The Erlanger was the first theatrical commission of Warren & Wetmore, one of New York's most prominent architectural .firms. This commission demonstrated Erlanger's determination to make the house that bore his name as handsome a theater as possible.
The St. James, as an unusual theater design by the architects of Grand Central Terminal, and the last Broadway venture of Abraham Erlanger, represents a special and important aspect of the nation's theatrical history. Beyond its historical importance, its facade is a handsome, if restrained, Beaux-Arts style design which contributes to the visual cohesiveness of the Shubert Alley cluster on West 44th and West 45th Streets.
For half a century the St. James Theater has served as home to countless numbers of the plays through which the Broadway theater has come to personify American theater. As such, it continues to help define the Broadway theater district, the largest and most famous concentration of legitimate stage theaters in the world.
The Development of the Broadway Theater District
The area of midtown Manhattan known today as the Broadway theater district encompasses the largest concentration of legitimate playhouses in the world. The theaters located there, some dating from the turn of the century, are significant for their contributions to the history of the New York stage, for their influence upon American theater as a whole, and in many cases for their architectural design.
The development of the area around Times Square as New York's theater district at the end of the 19th century occurred as a result of two related factors: the northward movement of the population of Manhattan Island (abetted by the growth of several forms of mass transportation), and the expansion of New York's role in American theater. The northward movement of Manhattan's residential, commercial, and entertainment districts had been occurring at a steady rate throughout the 19th century. In the early 1800s, businesses, stores, hotels, and places of amusement had clustered together in the vicinity of lower Broadway.

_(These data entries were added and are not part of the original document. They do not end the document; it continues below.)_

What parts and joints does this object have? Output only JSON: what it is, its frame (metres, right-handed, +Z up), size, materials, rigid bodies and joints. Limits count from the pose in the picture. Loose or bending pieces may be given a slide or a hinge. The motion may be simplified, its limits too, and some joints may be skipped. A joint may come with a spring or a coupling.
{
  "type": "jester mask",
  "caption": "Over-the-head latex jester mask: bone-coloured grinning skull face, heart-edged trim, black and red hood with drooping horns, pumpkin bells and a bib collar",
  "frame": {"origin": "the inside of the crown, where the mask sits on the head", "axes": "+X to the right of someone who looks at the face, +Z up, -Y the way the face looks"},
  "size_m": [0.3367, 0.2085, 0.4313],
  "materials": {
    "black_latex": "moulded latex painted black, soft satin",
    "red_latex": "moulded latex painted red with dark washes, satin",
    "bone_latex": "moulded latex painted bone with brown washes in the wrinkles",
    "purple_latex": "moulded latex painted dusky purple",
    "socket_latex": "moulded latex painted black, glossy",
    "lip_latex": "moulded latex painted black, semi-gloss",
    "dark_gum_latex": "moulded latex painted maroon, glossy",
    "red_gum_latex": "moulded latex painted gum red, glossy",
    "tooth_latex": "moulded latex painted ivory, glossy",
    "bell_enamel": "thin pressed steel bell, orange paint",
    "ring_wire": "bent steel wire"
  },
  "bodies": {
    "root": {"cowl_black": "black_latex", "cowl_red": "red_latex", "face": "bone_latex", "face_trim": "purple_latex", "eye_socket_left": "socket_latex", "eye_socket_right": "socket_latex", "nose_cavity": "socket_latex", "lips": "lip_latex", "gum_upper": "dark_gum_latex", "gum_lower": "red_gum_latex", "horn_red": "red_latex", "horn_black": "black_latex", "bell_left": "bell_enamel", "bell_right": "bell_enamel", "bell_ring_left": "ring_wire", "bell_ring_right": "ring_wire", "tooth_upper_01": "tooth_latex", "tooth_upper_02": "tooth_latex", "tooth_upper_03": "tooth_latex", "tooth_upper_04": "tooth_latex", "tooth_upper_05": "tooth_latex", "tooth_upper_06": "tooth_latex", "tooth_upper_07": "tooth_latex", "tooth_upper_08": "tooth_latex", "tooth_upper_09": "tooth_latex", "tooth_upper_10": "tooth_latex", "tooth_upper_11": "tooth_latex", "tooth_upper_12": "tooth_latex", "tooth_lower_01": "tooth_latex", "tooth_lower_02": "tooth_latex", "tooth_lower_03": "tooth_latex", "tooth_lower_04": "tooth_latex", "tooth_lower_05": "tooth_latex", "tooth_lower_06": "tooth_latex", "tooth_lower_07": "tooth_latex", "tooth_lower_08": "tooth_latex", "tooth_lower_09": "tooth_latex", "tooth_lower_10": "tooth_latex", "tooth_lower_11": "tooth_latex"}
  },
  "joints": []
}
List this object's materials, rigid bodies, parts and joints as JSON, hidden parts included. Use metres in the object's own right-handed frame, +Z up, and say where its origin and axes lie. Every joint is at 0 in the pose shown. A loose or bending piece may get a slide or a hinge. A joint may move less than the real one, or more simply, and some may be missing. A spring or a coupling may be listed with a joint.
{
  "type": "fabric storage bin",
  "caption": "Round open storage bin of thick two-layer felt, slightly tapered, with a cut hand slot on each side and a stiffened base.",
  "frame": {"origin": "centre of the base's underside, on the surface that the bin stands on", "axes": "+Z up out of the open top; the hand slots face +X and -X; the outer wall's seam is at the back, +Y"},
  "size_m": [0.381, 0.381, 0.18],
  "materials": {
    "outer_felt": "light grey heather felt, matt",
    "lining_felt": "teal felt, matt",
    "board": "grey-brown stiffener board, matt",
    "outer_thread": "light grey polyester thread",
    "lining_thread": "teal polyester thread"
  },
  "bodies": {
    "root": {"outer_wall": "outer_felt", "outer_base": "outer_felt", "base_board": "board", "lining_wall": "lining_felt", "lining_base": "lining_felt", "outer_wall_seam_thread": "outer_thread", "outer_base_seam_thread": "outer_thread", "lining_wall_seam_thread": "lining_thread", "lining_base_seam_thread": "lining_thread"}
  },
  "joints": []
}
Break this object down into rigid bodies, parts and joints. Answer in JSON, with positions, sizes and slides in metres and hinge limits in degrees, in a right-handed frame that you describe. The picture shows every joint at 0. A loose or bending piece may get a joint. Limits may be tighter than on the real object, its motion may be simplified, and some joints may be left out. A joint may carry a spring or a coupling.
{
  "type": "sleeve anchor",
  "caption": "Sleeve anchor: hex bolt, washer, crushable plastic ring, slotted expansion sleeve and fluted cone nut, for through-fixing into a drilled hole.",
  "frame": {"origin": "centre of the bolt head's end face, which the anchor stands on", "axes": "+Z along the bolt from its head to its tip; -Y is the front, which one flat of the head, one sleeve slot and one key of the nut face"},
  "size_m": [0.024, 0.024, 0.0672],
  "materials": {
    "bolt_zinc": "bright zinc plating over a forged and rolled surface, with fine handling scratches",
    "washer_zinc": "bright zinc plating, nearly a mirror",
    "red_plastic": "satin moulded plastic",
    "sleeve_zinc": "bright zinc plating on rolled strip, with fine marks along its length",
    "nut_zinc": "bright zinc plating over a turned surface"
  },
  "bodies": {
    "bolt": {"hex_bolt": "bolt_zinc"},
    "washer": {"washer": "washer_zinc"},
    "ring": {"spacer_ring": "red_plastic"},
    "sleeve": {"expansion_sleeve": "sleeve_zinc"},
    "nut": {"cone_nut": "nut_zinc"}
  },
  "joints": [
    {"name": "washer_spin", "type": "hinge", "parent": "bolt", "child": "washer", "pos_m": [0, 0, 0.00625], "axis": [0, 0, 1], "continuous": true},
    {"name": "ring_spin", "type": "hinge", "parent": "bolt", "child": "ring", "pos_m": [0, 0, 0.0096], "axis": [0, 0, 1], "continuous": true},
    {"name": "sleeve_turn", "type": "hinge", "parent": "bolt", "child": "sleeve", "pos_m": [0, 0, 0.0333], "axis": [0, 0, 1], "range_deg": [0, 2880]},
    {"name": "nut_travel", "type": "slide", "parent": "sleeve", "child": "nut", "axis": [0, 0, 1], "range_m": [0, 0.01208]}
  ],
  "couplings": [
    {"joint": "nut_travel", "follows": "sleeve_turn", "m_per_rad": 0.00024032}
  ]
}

As New York's various businesses moved north, they began to isolate themselves in more or less separate areas: the financial institutions remained downtown; the major retail stores situated themselves on Broadway between 14th and 23rd Streets, eventually moving to Herald Square and Fifth Avenue after the turn of the century; the hotels, originally located near the stores and theaters, began to congregate around major transportation centers such as Grand Central Terminal or on the newly fashionable Fifth Avenue; while the mansions of the wealthy spread farther north on Fifth Avenue, as did such objects of their beneficence as the Metropolitan Museum of Art.^"
The theater district, which had existed in the midst of stores, hotels, and other businesses along lower Broadway for most of the 19th century, spread northward in stages, stopping for a time at Union Square, then Madison Square, then Herald Square. By the last two decades of the 19th century, far-sighted theater managers had begun to extend the theater district even farther north along Broadway, until they had reached the area that was then known as Long Acre Square and is today called Times Square.
A district of farmlands and rural summer homes in the early 1800s, Long Acre Square had by the turn of the century evolved into a hub of mass transportation. A horsecar line had run across 42nd Street as early as the 1860s, and in 1871, with the opening of Grand Central Depot and the completion of the Third and Sixth Avenue Elevated Railways, it was comparatively simple for both New Yorkers and out-of-towners to reach Long Acre Square.
Transportation continued to play a large part in the development of the area; in 1904 New York's subway system was inaugurated, with a major station located at 42nd Street and Broadway. The area was then renamed Times Square in honor of the newly erected Times Building. The evolution of the Times Square area as a center of Manhattan's various mass transit systems made it a natural choice for the location of legitimate playhouses, which needed to be easily accessible to their audiences.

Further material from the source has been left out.